5. Lei Geral de Proteção de Dados (Lei nº 13.709/2018)
O bloqueio de valores salariais sem consentimento também viola princípios da LGPD, como finalidade, necessidade e transparência. A instituição que utiliza dados bancários do consumidor para compensação unilateral de débitos incorre em tratamento indevido de dados pessoais sensíveis, sujeitando-se às sanções da Autoridade Nacional de Proteção de Dados (ANPD).
6. Diretrizes de conformidade operacional
- Implementar mecanismos automáticos que identifiquem e protejam contas de natureza salarial.

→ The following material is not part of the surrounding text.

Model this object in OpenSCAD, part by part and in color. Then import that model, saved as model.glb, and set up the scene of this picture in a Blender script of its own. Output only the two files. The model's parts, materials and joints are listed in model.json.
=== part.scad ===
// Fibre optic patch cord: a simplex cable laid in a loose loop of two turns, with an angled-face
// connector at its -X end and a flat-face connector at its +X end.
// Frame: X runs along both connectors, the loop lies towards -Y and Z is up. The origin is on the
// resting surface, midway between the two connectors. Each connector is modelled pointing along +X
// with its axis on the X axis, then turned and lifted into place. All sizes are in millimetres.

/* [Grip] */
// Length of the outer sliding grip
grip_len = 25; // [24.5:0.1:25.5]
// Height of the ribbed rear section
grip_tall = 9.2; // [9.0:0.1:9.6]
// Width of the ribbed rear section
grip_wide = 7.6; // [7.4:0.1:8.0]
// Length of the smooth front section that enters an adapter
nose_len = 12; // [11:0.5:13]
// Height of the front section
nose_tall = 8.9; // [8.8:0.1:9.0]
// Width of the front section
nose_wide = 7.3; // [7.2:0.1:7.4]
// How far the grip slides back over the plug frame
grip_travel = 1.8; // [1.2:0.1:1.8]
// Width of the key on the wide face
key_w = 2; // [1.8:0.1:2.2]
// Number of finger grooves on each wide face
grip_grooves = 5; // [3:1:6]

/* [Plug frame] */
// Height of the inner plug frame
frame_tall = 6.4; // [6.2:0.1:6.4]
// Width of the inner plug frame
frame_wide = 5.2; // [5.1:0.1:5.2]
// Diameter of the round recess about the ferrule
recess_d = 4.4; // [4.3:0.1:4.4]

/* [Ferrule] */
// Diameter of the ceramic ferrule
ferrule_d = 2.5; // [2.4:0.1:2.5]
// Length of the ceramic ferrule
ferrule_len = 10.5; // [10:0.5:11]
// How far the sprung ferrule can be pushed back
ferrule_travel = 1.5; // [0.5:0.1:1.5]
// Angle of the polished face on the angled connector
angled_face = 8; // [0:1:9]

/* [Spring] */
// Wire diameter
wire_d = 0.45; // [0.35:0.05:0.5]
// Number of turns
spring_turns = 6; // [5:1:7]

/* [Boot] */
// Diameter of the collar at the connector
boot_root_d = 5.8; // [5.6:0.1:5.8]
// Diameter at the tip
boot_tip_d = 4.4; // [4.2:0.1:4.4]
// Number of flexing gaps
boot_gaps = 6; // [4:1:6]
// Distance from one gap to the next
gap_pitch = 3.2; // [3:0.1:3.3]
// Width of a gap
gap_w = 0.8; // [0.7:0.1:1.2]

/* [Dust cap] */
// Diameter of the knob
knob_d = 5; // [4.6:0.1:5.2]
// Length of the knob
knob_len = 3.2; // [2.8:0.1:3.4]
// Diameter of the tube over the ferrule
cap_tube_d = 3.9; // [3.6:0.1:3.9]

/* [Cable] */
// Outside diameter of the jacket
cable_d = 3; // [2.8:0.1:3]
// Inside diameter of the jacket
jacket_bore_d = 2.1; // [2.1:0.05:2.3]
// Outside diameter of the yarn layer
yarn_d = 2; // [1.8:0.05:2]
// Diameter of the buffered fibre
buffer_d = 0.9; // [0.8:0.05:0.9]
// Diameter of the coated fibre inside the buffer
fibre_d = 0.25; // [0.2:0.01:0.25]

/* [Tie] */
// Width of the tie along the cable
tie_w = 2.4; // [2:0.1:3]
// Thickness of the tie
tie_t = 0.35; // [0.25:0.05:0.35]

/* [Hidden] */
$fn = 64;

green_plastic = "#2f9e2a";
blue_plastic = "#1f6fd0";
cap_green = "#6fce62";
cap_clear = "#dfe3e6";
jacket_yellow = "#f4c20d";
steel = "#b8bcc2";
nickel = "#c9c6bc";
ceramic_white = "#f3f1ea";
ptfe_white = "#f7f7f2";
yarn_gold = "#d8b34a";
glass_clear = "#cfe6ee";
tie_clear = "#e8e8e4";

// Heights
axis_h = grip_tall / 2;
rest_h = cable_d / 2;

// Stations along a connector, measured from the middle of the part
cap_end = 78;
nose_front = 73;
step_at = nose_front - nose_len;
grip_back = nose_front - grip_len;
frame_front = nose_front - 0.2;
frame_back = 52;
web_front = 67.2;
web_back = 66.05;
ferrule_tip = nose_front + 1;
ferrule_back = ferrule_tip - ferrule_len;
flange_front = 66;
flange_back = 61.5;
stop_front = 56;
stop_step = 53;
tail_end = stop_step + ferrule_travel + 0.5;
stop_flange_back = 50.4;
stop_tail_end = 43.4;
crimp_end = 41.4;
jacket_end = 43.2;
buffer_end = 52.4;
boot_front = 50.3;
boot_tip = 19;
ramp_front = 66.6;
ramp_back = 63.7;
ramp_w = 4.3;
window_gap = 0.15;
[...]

- Exigir autorização expressa para débitos automáticos e permitir sua revogação imediata pelo cliente.
- Treinar equipes de atendimento para reconhecer verbas impenhoráveis e tratar solicitações de desbloqueio com prioridade.
- Registrar logs de bloqueios e compensações, permitindo auditoria completa em caso de questionamento judicial.
Encerramento técnico e analítico
O bloqueio ou retenção de salário para pagamento de dívidas de cartão de crédito afronta o ordenamento jurídico brasileiro em diversos níveis. A legislação civil e consumerista, reforçada pela jurisprudência e pelas normas do Banco Central, assegura que o salário é verba alimentar e, portanto, impenhorável. A exceção ocorre apenas em casos de obrigação alimentar ou remuneração muito acima da média nacional, com decisão judicial fundamentada.
Do ponto de vista técnico, as instituições financeiras devem aprimorar seus sistemas de controle para evitar bloqueios automáticos e distinguir contas de origem salarial. Já o consumidor deve agir de forma estratégica: reunir provas, registrar reclamações formais e buscar tutela judicial imediata se houver retenção indevida. A proteção ao salário não é apenas um direito patrimonial — é um instrumento de garantia da dignidade humana e do mínimo existencial.
Mensagem final: o banco não pode agir como juiz e “se pagar” com o salário do cliente. Qualquer bloqueio indevido deve ser contestado, com base na lei e na jurisprudência, para restabelecer a segurança financeira e a confiança na relação de consumo.